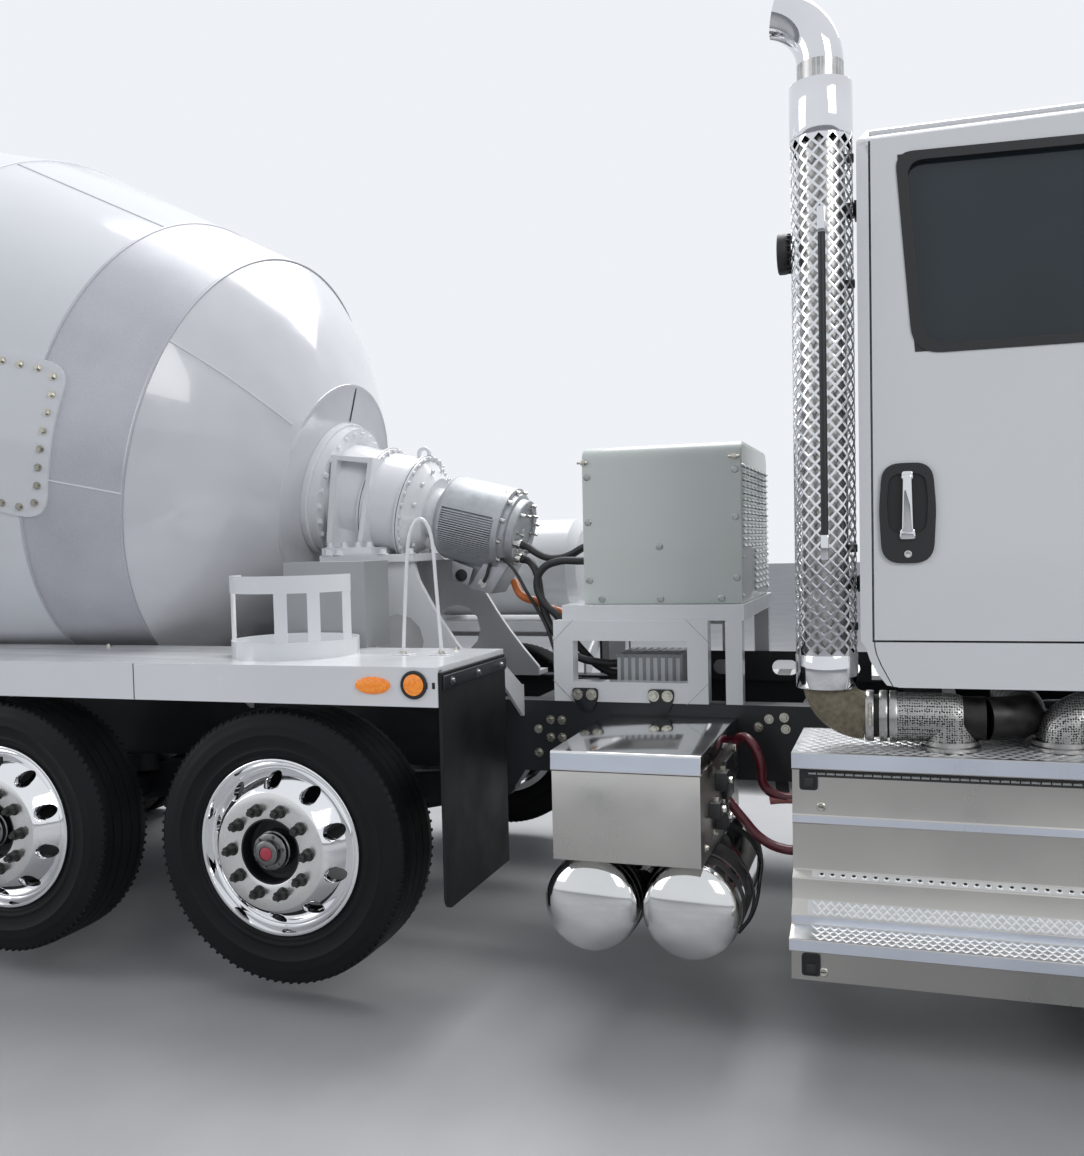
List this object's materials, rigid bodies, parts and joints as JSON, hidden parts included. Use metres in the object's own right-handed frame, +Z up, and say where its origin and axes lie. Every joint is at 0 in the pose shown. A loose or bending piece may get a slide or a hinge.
{
  "type": "concrete mixer truck",
  "caption": "Rear-discharge concrete mixer truck with an electric drum drive, lifted pusher axles, day cab, tilting hood, folding chute and a drum that turns.",
  "frame": {"origin": "middle of the footprint's bounding box, on the ground under the tyres", "axes": "+X forward along the truck, +Y to the driver's left, +Z up"},
  "size_m": [10.655, 2.72, 3.8498],
  "materials": {
    "white_paint": "gloss white enamel",
    "chassis_black": "black chassis paint",
    "tyre_rubber": "black tyre rubber",
    "flap_rubber": "black rubber sheet",
    "polished_aluminium": "polished forged aluminium",
    "bright_aluminium": "bright brushed aluminium and stainless sheet",
    "chrome_plate": "polished chrome plate",
    "machine_steel": "machined steel",
    "cast_aluminium": "bare cast aluminium",
    "engine_iron": "painted cast iron",
    "tinted_glass": "tinted safety glass",
    "cab_plastic": "dark grey trim and seat cloth",
    "amber_lens": "amber lens plastic"
  },
  "bodies": {
    "chassis": {"frame_rails": "chassis_black", "front_bumper": "chrome_plate", "steer_axle": "chassis_black", "pusher_axles": "chassis_black", "drive_axles": "chassis_black", "engine": "engine_iron", "cab_shell": "white_paint", "cab_glass": "tinted_glass", "cab_interior": "cab_plastic", "side_boxes": "bright_aluminium", "tanks": "bright_aluminium", "exhaust_stack": "chrome_plate", "power_cabinet": "white_paint", "cabinet_stand": "white_paint", "decks": "white_paint", "mud_flaps": "flap_rubber", "front_pedestal": "white_paint", "gearbox": "white_paint", "drive_motor": "cast_aluminium", "rear_pedestal": "white_paint", "hoppers": "white_paint", "lamps": "amber_lens", "cables": "flap_rubber"},
    "knuckle_left": {"knuckle_left": "chassis_black"},
    "knuckle_right": {"knuckle_right": "chassis_black"},
    "tie_rod": {"tie_rod": "chassis_black"},
    "hood": {"hood": "white_paint", "hood_trim": "chrome_plate"},
    "door_left": {"door_left": "white_paint", "door_glass_left": "tinted_glass"},
    "door_right": {"door_right": "white_paint", "door_glass_right": "tinted_glass"},
    "drum": {"drum": "white_paint"},
    "roller_left": {"roller_left": "machine_steel"},
    "roller_right": {"roller_right": "machine_steel"},
    "chute_post": {"chute_post": "white_paint"},
    "main_chute": {"main_chute": "white_paint"},
    "fold_chute": {"fold_chute": "white_paint"},
    "lift_barrel": {"lift_barrel": "machine_steel"},
    "lift_rod": {"lift_rod": "chrome_plate"},
    "steer_wheel_left": {"steer_tyre_left": "tyre_rubber", "steer_wheel_left": "polished_aluminium"},
    "pusher_front_left": {"pusher_front_tyre_left": "tyre_rubber", "pusher_front_wheel_left": "polished_aluminium"},
    "pusher_rear_left": {"pusher_rear_tyre_left": "tyre_rubber", "pusher_rear_wheel_left": "polished_aluminium"},
    "drive_front_left": {"drive_front_tyres_left": "tyre_rubber", "drive_front_wheels_left": "polished_aluminium"},
    "drive_rear_left": {"drive_rear_tyres_left": "tyre_rubber", "drive_rear_wheels_left": "polished_aluminium"},
    "steer_wheel_right": {"steer_tyre_right": "tyre_rubber", "steer_wheel_right": "polished_aluminium"},
    "pusher_front_right": {"pusher_front_tyre_right": "tyre_rubber", "pusher_front_wheel_right": "polished_aluminium"},
    "pusher_rear_right": {"pusher_rear_tyre_right": "tyre_rubber", "pusher_rear_wheel_right": "polished_aluminium"},
    "drive_front_right": {"drive_front_tyres_right": "tyre_rubber", "drive_front_wheels_right": "polished_aluminium"},
    "drive_rear_right": {"drive_rear_tyres_right": "tyre_rubber", "drive_rear_wheels_right": "polished_aluminium"}
  },
  "joints": [
    {"name": "steer_left", "type": "hinge", "parent": "chassis", "child": "knuckle_left", "pos_m": [4.53, 0.88, 0.52], "axis": [0, 0, 1], "range_deg": [-35, 35]},
    {"name": "steer_right", "type": "hinge", "parent": "chassis", "child": "knuckle_right", "pos_m": [4.53, -0.88, 0.52], "axis": [0, 0, 1], "range_deg": [-35, 35]},
    {"name": "tie_rod_pivot", "type": "hinge", "parent": "knuckle_left", "child": "tie_rod", "pos_m": [4.34, 0.88, 0.4], "axis": [0, 0, 1], "range_deg": [-35, 35]},
    {"name": "steer_left_roll", "type": "hinge", "parent": "knuckle_left", "child": "steer_wheel_left", "pos_m": [4.53, 1.045, 0.52], "axis": [0, 1, 0], "continuous": true},
    {"name": "pusher_front_left_roll", "type": "hinge", "parent": "chassis", "child": "pusher_front_left", "pos_m": [0.57, 1.088, 0.57], "axis": [0, 1, 0], "continuous": true},
    {"name": "pusher_rear_left_roll", "type": "hinge", "parent": "chassis", "child": "pusher_rear_left", "pos_m": [-0.595, 1.088, 0.57], "axis": [0, 1, 0], "continuous": true},
    {"name": "drive_front_left_roll", "type": "hinge", "parent": "chassis", "child": "drive_front_left", "pos_m": [-1.87, 0.915, 0.52], "axis": [0, 1, 0], "continuous": true},
    {"name": "drive_rear_left_roll", "type": "hinge", "parent": "chassis", "child": "drive_rear_left", "pos_m": [-3.19, 0.915, 0.52], "axis": [0, 1, 0], "continuous": true},
    {"name": "steer_right_roll", "type": "hinge", "parent": "knuckle_right", "child": "steer_wheel_right", "pos_m": [4.53, -1.045, 0.52], "axis": [0, 1, 0], "continuous": true},
    {"name": "pusher_front_right_roll", "type": "hinge", "parent": "chassis", "child": "pusher_front_right", "pos_m": [0.57, -1.088, 0.57], "axis": [0, 1, 0], "continuous": true},
    {"name": "pusher_rear_right_roll", "type": "hinge", "parent": "chassis", "child": "pusher_rear_right", "pos_m": [-0.595, -1.088, 0.57], "axis": [0, 1, 0], "continuous": true},
    {"name": "drive_front_right_roll", "type": "hinge", "parent": "chassis", "child": "drive_front_right", "pos_m": [-1.87, -0.915, 0.52], "axis": [0, 1, 0], "continuous": true},
    {"name": "drive_rear_right_roll", "type": "hinge", "parent": "chassis", "child": "drive_rear_right", "pos_m": [-3.19, -0.915, 0.52], "axis": [0, 1, 0], "continuous": true},
    {"name": "hood_tilt", "type": "hinge", "parent": "chassis", "child": "hood", "pos_m": [5.23, 0, 0.76], "axis": [0, 1, 0], "range_deg": [0, 60]},
    {"name": "door_left_swing", "type": "hinge", "parent": "chassis", "child": "door_left", "pos_m": [3.606, 1.056, 1.263], "axis": [0, 0, -1], "range_deg": [0, 70]},
    {"name": "door_right_swing", "type": "hinge", "parent": "chassis", "child": "door_right", "pos_m": [3.606, -1.056, 1.263], "axis": [0, 0, 1], "range_deg": [0, 70]},
    {"name": "drum_spin", "type": "hinge", "parent": "chassis", "child": "drum", "pos_m": [0.203, 0, 1.814], "axis": [-0.971, 0, 0.2392], "continuous": true},
    {"name": "roller_left_spin", "type": "hinge", "parent": "chassis", "child": "roller_left", "pos_m": [-3.24677, 0.57674, 1.8156], "axis": [-0.971, 0, 0.2392], "continuous": true},
    {"name": "roller_right_spin", "type": "hinge", "parent": "chassis", "child": "roller_right", "pos_m": [-3.24677, -0.57674, 1.8156], "axis": [-0.971, 0, 0.2392], "continuous": true},
    {"name": "chute_swing", "type": "hinge", "parent": "chassis", "child": "chute_post", "pos_m": [-4.33, 0, 1], "axis": [0, 0, 1], "range_deg": [-90, 90]},
    {"name": "chute_lift", "type": "hinge", "parent": "chute_post", "child": "main_chute", "pos_m": [-4.33, 0, 1.42], "axis": [0, 1, 0], "range_deg": [-25, 5]},
    {"name": "chute_fold", "type": "hinge", "parent": "main_chute", "child": "fold_chute", "pos_m": [-5.308, 0, 1.59], "axis": [0, -1, 0], "range_deg": [0, 180]},
    {"name": "lift_barrel_pivot", "type": "hinge", "parent": "chute_post", "child": "lift_barrel", "pos_m": [-4.44, 0, 0.86], "axis": [0, 1, 0], "range_deg": [-21.42, 4.68]},
    {"name": "lift_rod_slide", "type": "slide", "parent": "lift_barrel", "child": "lift_rod", "axis": [-0.8728, 0, 0.4882], "range_m": [-0.2447, 0.0505]}
  ],
  "couplings": [
    {"joint": "steer_right", "follows": "steer_left", "ratio": 1},
    {"joint": "tie_rod_pivot", "follows": "steer_left", "ratio": -1},
    {"joint": "lift_barrel_pivot", "follows": "chute_lift", "ratio": 0.8367},
    {"joint": "lift_rod_slide", "follows": "chute_lift", "m_per_rad": 0.5563}
  ]
}
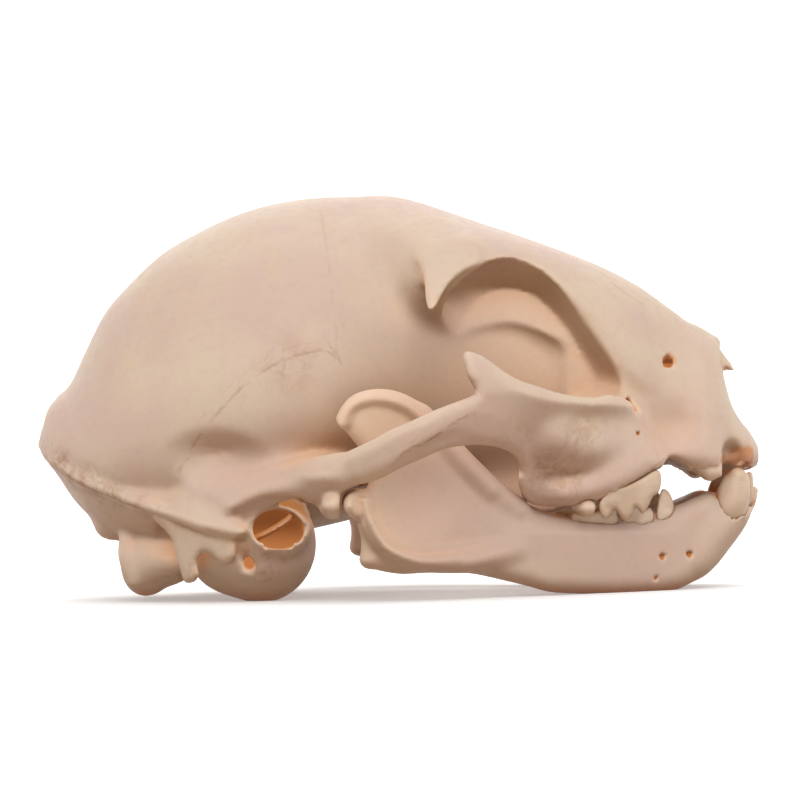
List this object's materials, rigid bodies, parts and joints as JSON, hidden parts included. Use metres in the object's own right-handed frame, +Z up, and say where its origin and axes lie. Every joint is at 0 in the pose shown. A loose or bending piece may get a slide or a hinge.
{
  "type": "wild cat skull",
  "caption": "Dry skull of a small wild cat: domed braincase, cheek arches, nose and ear openings, lower jaw resting closed with its teeth.",
  "frame": {"origin": "middle of the skull's length and width, on the surface it rests on", "axes": "+X from the nape to the muzzle, +Y to the animal's left, +Z up as the skull rests on its ear bulbs and lower jaw"},
  "size_m": [0.0899, 0.0632, 0.0496],
  "materials": {
    "bone": "dry matt bone",
    "enamel": "soft satin tooth enamel"
  },
  "bodies": {
    "root": {"cranium": "bone", "mandible_left": "bone", "mandible_right": "bone", "upper_canine_left": "enamel", "upper_canine_right": "enamel", "upper_carnassial_left": "enamel", "upper_carnassial_right": "enamel", "upper_molar_left": "enamel", "upper_molar_right": "enamel", "lower_canine_left": "enamel", "lower_canine_right": "enamel", "lower_front_premolar_left": "enamel", "lower_front_premolar_right": "enamel", "lower_rear_premolar_left": "enamel", "lower_rear_premolar_right": "enamel", "lower_molar_left": "enamel", "lower_molar_right": "enamel", "lower_inner_incisor_left": "enamel", "lower_inner_incisor_right": "enamel", "lower_middle_incisor_left": "enamel", "lower_middle_incisor_right": "enamel", "lower_outer_incisor_left": "enamel", "lower_outer_incisor_right": "enamel"}
  },
  "joints": []
}
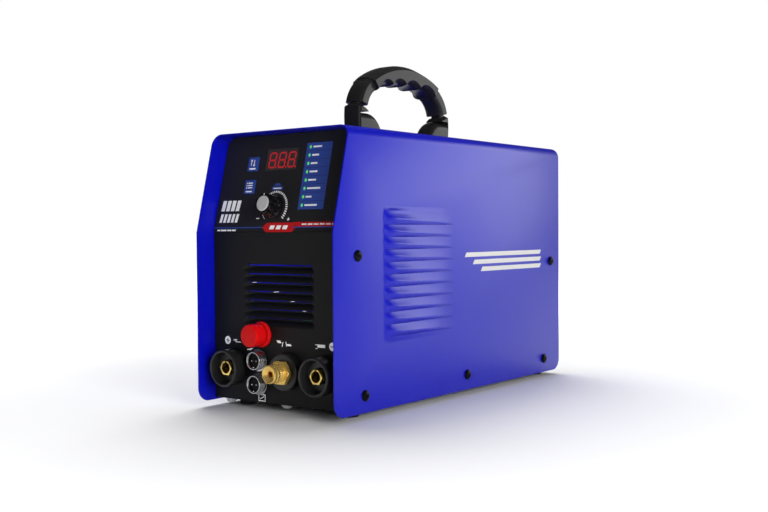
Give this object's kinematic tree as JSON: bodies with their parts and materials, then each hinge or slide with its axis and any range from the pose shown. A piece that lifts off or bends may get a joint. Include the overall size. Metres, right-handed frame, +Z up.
{
  "type": "inverter plasma cutter unit",
  "caption": "Portable inverter plasma cutter and welder: bent-sheet case with louvres, carrying handle, front sockets, control knob, keys and display.",
  "frame": {"origin": "middle of the bounding box's bottom, on the floor under the middle of the unit's length", "axes": "+X to the right of someone facing the unit's front, +Y from the front to the rear, +Z up"},
  "size_m": [0.1602, 0.4068, 0.3107],
  "materials": {
    "blue_coat": "blue powder coat, fine texture, satin",
    "black_coat": "black powder coat, matt",
    "overlay_film": "printed polycarbonate film, fine matt texture",
    "moulded_black": "moulded black nylon, semi-matt",
    "handle_plastic": "moulded black plastic, semi-gloss",
    "foot_rubber": "matt rubber",
    "red_plastic": "moulded red plastic, semi-gloss",
    "key_blue": "blue rubber key, matt",
    "knob_silver": "silver knob cap, satin",
    "chrome_shell": "bright chrome plate",
    "brass_metal": "turned brass, bright",
    "zinc_steel": "zinc plated steel",
    "black_screw": "black oxide screw, satin",
    "heatsink_metal": "extruded aluminium",
    "board_green": "green circuit board",
    "copper_winding": "enamelled copper winding on its core",
    "display_glass": "dark red display window, glossy",
    "lamp_green": "green indicator lamps, lit"
  },
  "bodies": {
    "unit": {"base_pan": "black_coat", "base_screw_left": "zinc_steel", "base_screw_middle": "zinc_steel", "cable_gland": "moulded_black", "capacitor_left": "heatsink_metal", "capacitor_right": "heatsink_metal", "control_board": "board_green", "control_overlay": "overlay_film", "cover": "blue_coat", "cover_screw_left_1": "black_screw", "cover_screw_left_2": "black_screw", "cover_screw_left_3": "black_screw", "cover_screw_left_4": "black_screw", "cover_screw_left_5": "black_screw", "cover_screw_right_1": "black_screw", "cover_screw_right_2": "black_screw", "cover_screw_right_3": "black_screw", "cover_screw_right_4": "black_screw", "cover_screw_right_5": "black_screw", "display_module": "display_glass", "earth_stud": "zinc_steel", "fan_frame": "moulded_black", "foot_front_left": "foot_rubber", "foot_front_right": "foot_rubber", "foot_rear_left": "foot_rubber", "foot_rear_right": "foot_rubber", "front_panel": "black_coat", "gas_hose": "foot_rubber", "gas_inlet": "brass_metal", "gas_valve": "brass_metal", "handle": "handle_plastic", "handle_screw_front": "zinc_steel", "handle_screw_rear": "zinc_steel", "heatsink": "heatsink_metal", "led_bar": "lamp_green", "main_board": "board_green", "main_transformer": "copper_winding", "potentiometer": "zinc_steel", "power_switch": "moulded_black", "rear_panel": "black_coat", "signal_insulator_lower": "moulded_black", "signal_insulator_upper": "moulded_black", "signal_socket_lower": "chrome_shell", "signal_socket_upper": "chrome_shell", "socket_left": "moulded_black", "socket_left_contact": "brass_metal", "socket_right": "moulded_black", "socket_right_contact": "brass_metal", "terminal_base": "red_plastic", "terminal_stud": "brass_metal", "torch_fitting": "brass_metal", "torch_flange": "moulded_black"},
    "knob": {"knob_body": "moulded_black", "knob_cap": "knob_silver", "knob_shaft": "zinc_steel"},
    "mode_key": {"mode_button": "key_blue"},
    "pulse_key": {"pulse_button": "key_blue"},
    "terminal": {"terminal_cap": "red_plastic"},
    "fan": {"fan_rotor": "moulded_black"},
    "rocker": {"switch_rocker": "red_plastic"}
  },
  "joints": [
    {"name": "knob_turn", "type": "hinge", "parent": "unit", "child": "knob", "pos_m": [-0.0075, -0.17389, 0.1737], "axis": [0, -0.9706, 0.2406], "range_deg": [-140, 140]},
    {"name": "mode_press", "type": "slide", "parent": "unit", "child": "mode_key", "axis": [0, 0.9706, -0.2406], "range_m": [0, 0.0006], "stiffness_N_per_m": 1200, "springref_m": -0.0005},
    {"name": "pulse_press", "type": "slide", "parent": "unit", "child": "pulse_key", "axis": [0, 0.9706, -0.2406], "range_m": [0, 0.0006], "stiffness_N_per_m": 1200, "springref_m": -0.0005},
    {"name": "terminal_turn", "type": "hinge", "parent": "unit", "child": "terminal", "pos_m": [-0.0186, -0.17905, 0.0657], "axis": [0, -1, 0], "range_deg": [0, 360]},
    {"name": "fan_spin", "type": "hinge", "parent": "unit", "child": "fan", "pos_m": [0, 0.17115, 0.079], "axis": [0, 1, 0], "continuous": true},
    {"name": "rocker_tilt", "type": "hinge", "parent": "unit", "child": "rocker", "pos_m": [-0.04, 0.17015, 0.196], "axis": [-1, 0, 0], "range_deg": [0, 22]}
  ]
}
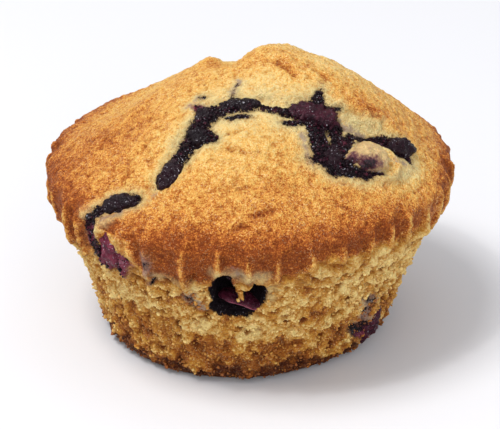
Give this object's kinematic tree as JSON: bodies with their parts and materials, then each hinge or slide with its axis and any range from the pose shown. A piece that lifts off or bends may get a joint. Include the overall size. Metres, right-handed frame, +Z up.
{
  "type": "berry muffin",
  "caption": "Domed berry muffin baked in a pleated case, with a cracked golden crust, burst dark berries and a pale crumb side that narrows to a flat base.",
  "frame": {"origin": "on the ground under the middle of the muffin's bounding box", "axes": "+Z up; the front with the berry-filled crack faces -Y; +X to the right of that view"},
  "size_m": [0.08, 0.0796, 0.0563],
  "materials": {
    "cake": "golden brown baked crust over an open pale crumb, matt",
    "berry": "dark cooked berry skin with juice, wet and glossy",
    "covered_berry": "berry under a thin coat of crumb, matt with purple stains"
  },
  "bodies": {
    "root": {"muffin": "cake", "berry_crack_left_low": "berry", "berry_crack_left_mid": "berry", "berry_crack_left_top": "berry", "berry_crack_upper": "berry", "berry_crack_middle": "berry", "berry_crack_middle_low": "berry", "berry_crumb_covered": "covered_berry", "berry_right": "berry", "berry_rim_left": "berry", "berry_back_dome": "berry", "berry_rim_split": "berry", "berry_low_right": "berry", "berry_back_wall": "berry", "berry_in_hole": "berry"}
  },
  "joints": []
}
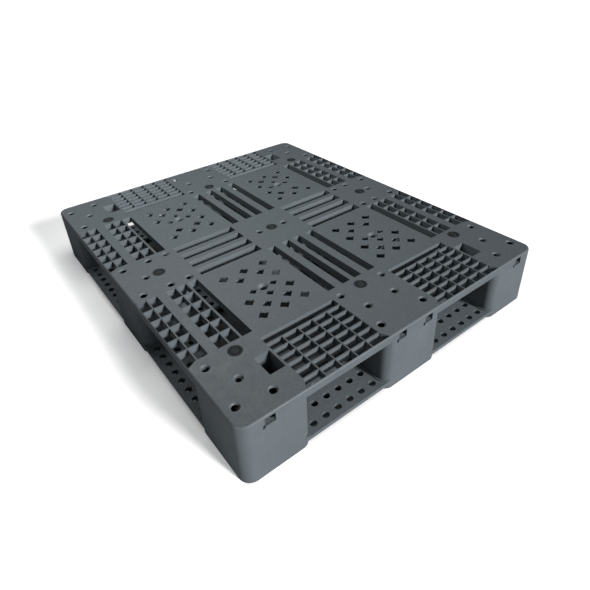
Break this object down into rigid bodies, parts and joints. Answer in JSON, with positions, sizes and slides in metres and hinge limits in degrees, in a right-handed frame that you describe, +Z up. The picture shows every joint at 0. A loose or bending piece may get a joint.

• **TASK**:
Report back each line of the entries that holds the string "with".

• **WRITTEN REPLY**:
  "caption": "Rear-discharge concrete mixer truck with an electric drum drive, lifted pusher axles, day cab, tilting hood, folding chute and a drum that turns.",
  "caption": "Dry skull of a small wild cat: domed braincase, cheek arches, nose and ear openings, lower jaw resting closed with its teeth.",
Give this object's kinematic tree as JSON: bodies with their parts and materials, then each hinge or slide with its axis and any range from the pose shown. A piece that lifts off or bends may get a joint. Include the overall size. Metres, right-handed frame, +Z up.
  "caption": "Portable inverter plasma cutter and welder: bent-sheet case with louvres, carrying handle, front sockets, control knob, keys and display.",
Give this object's kinematic tree as JSON: bodies with their parts and materials, then each hinge or slide with its axis and any range from the pose shown. A piece that lifts off or bends may get a joint. Include the overall size. Metres, right-handed frame, +Z up.
  "caption": "Domed berry muffin baked in a pleated case, with a cracked golden crust, burst dark berries and a pale crumb side that narrows to a flat base.",
  "frame": {"origin": "on the ground under the middle of the muffin's bounding box", "axes": "+Z up; the front with the berry-filled crack faces -Y; +X to the right of that view"},
    "berry": "dark cooked berry skin with juice, wet and glossy",
    "covered_berry": "berry under a thin coat of crumb, matt with purple stains"
Break this object down into rigid bodies, parts and joints. Answer in JSON, with positions, sizes and slides in metres and hinge limits in degrees, in a right-handed frame that you describe, +Z up. The picture shows every joint at 0. A loose or bending piece may get a joint.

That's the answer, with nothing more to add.